The current global context amplifies these frictions. Climate shocks, geopolitical tensions, inflation, and rising debt have increased the demand for development finance and the perceived risk of providing it. In this environment, even well-designed financial tools can struggle to gain traction. Investors become more cautious, governments more constrained, and donors more selective. What emerges is not only a financing gap but also a confidence gap.
Recent evidence underscores how urgent this challenge has become. The first major assessment of the 2025 Sevilla Commitment found that SDG financing remains far off track, with developing countries facing an annual financing gap of more than USD 4 trillion amid shrinking fiscal space, high borrowing costs, weak investment, declining aid, and rising climate and geopolitical pressures. Finance must not only be scaled up but also better aligned with sustainable development outcomes, resilience, and stronger multilateral cooperation.
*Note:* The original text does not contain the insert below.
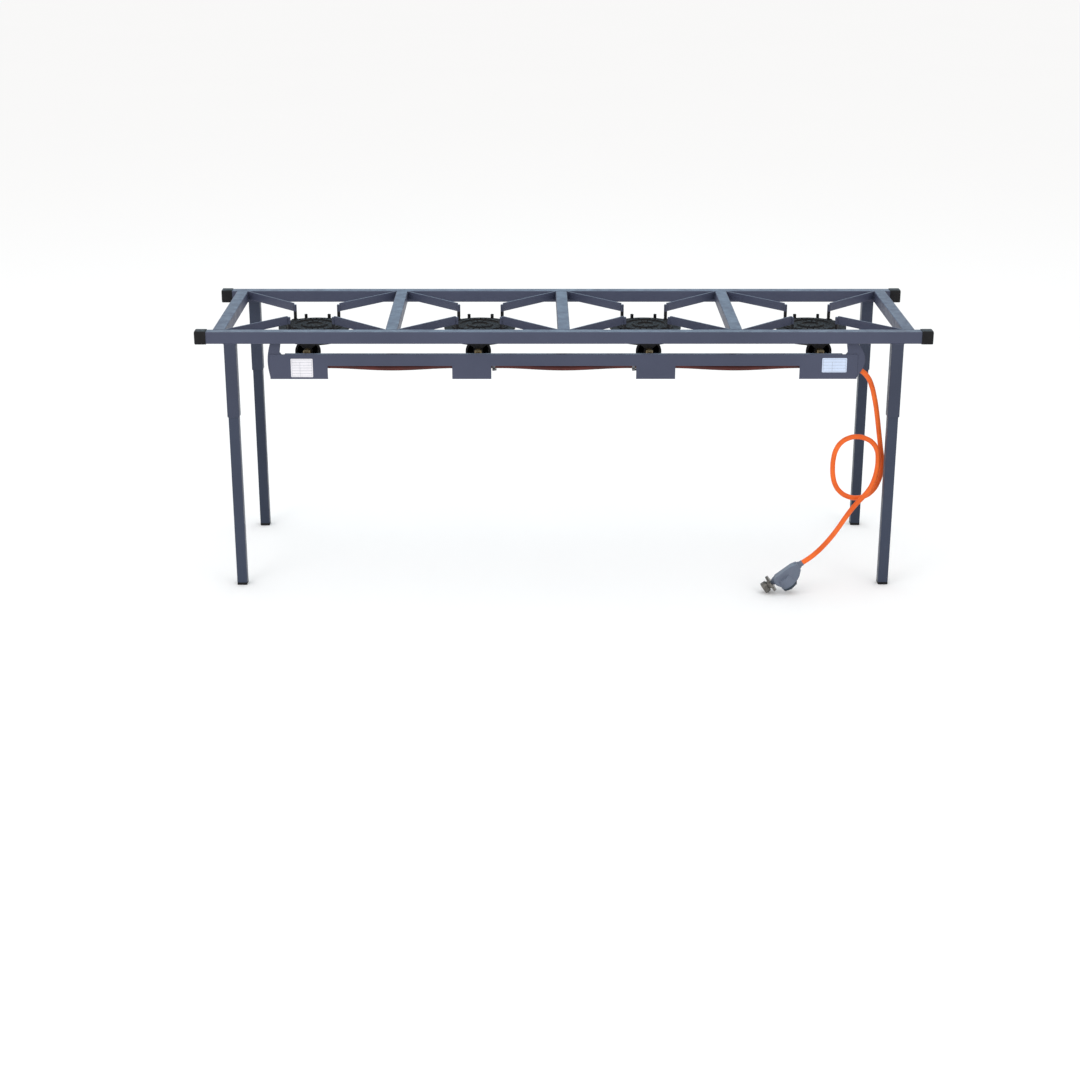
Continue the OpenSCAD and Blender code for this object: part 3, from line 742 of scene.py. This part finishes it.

Policy responses have largely focused on expanding supply through concessional finance, guarantees, debt restructuring, tax reform, and multilateral development bank (MDB) reform. These measures are necessary, yet they often rest on the implicit assumption that once a tool is created, it will be used.
Experience suggests otherwise.
Guarantees are underutilized when they are difficult to access, understand, and operationalize. Social benefits often fail to reach eligible recipients when administrative burdens are high. Tax incentives have a limited impact when awareness is low, rules are complex, or policy conditions are unstable. Sustainable finance products struggle when disclosure frameworks are fragmented and difficult to compare. In each case, design, rather than intent, determines effectiveness.
Behavioral science shifts attention to this design challenge. It emphasizes usability, clarity, and credibility as central to financial systems. It asks whether participation is intuitive or cumbersome, whether risks are framed to support informed decisions, and whether institutions inspire enough trust to sustain engagement.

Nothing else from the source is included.